Others agree. “It was a surprise to many that it got as far as it did,” says a source close to the market.

Despite the doubts, the project took a major step forward in October 2009 when four companies were shortlisted for the main front-end engineering and design (Feed) contract on the estimated $6bn refinery. But, even before the recent scandal, the bidding process was making slow progress. In early January, sources at companies bidding for the contract told MEED technical clarifications were being made, but that they had no details of the deadline for commercial bids beyond a vague expectation that they would be submitted by early in the second quarter.

“It needs to be awarded fairly quickly if they are going to keep to schedule,” says a source at one contracting company active in the country. “There is a lot of political pressure for it to go ahead, so I expect it to do so.”

Increasing scrutiny

An upgrade to an existing refinery, a 58,000‑b/d facility in Algiers, is also at a -critical stage in the bidding process. Eight -companies have been shortlisted for the Feed contract on the plant, but are similarly in the dark as to when commercial bids are expected.

“There will possibly be an award in the second quarter of the year, but there is no specific news,” says a source at one of the bidders.

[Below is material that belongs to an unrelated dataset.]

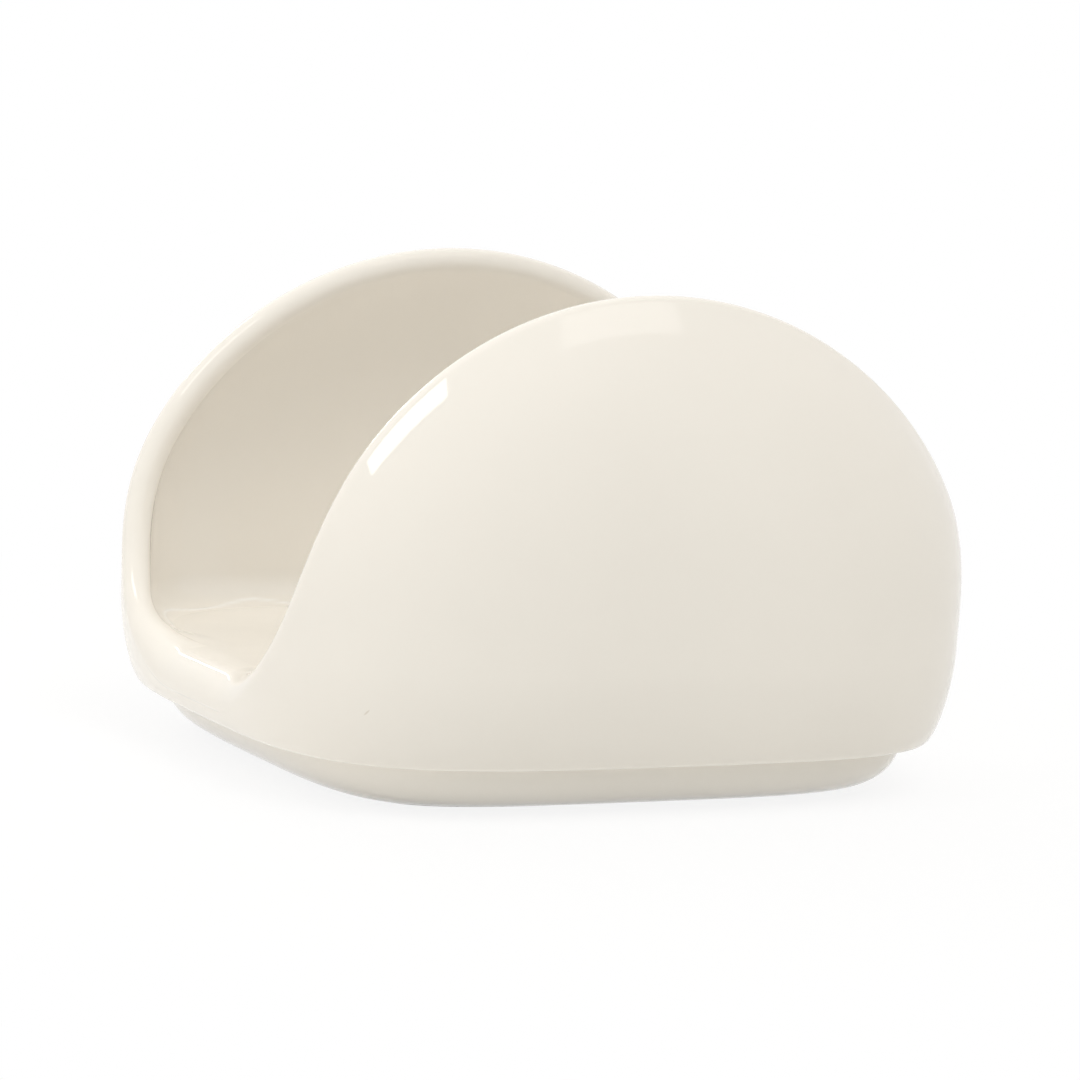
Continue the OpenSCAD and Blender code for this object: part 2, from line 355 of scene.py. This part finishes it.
def wall_y(x, z):
    """Distance of the back wall's outer face from the trough's middle plane, at arrays x and z."""
    u = np.clip((z - WAIST_H) / WALL_RISE, 0, 1)
    half = np.maximum(PROBE, rim_half(u))
    across = np.minimum(1, np.abs(x) / half)
    p = CREST_POWER + (PLAN_POWER - CREST_POWER) * (1 - u * u)
    reach = RIM_REACH + BELLY * (1 - u ** LEAN_POWER)
    return reach * (1 - (1 - (rim_y(z) / reach) ** p) * across ** p) ** (1 / p)


def wall_out(x, y, z):
    """Outward direction of that face: level at the waist, and elsewhere from its slopes."""
    n = np.array([[*out_at(q), 0.0] for q in zip(x, y)])
    step = np.where(x < 0, -PROBE, PROBE)
    slope_x = np.where(np.abs(x) < PROBE, 0, (wall_y(x - step, z) - y) / step)
    slope_z = (wall_y(x, z - PROBE) - y) / PROBE
    steep = unit(np.stack([slope_x, np.ones_like(x), slope_z], -1))
    return np.where((z <= WAIST_H + PROBE)[:, None], n, steep)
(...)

The increased scrutiny of contract awards that will inevitably result from the Sonatrach corruption scandal may entail yet further delays to the two refining projects, but there is still hope that their relatively advanced progress will give them sufficient momentum to survive the turmoil in the company’s upper management. The prospects for the imminent resolution of the already delicate negotiations for the methanol and ethane cracker projects, however, can only have receded.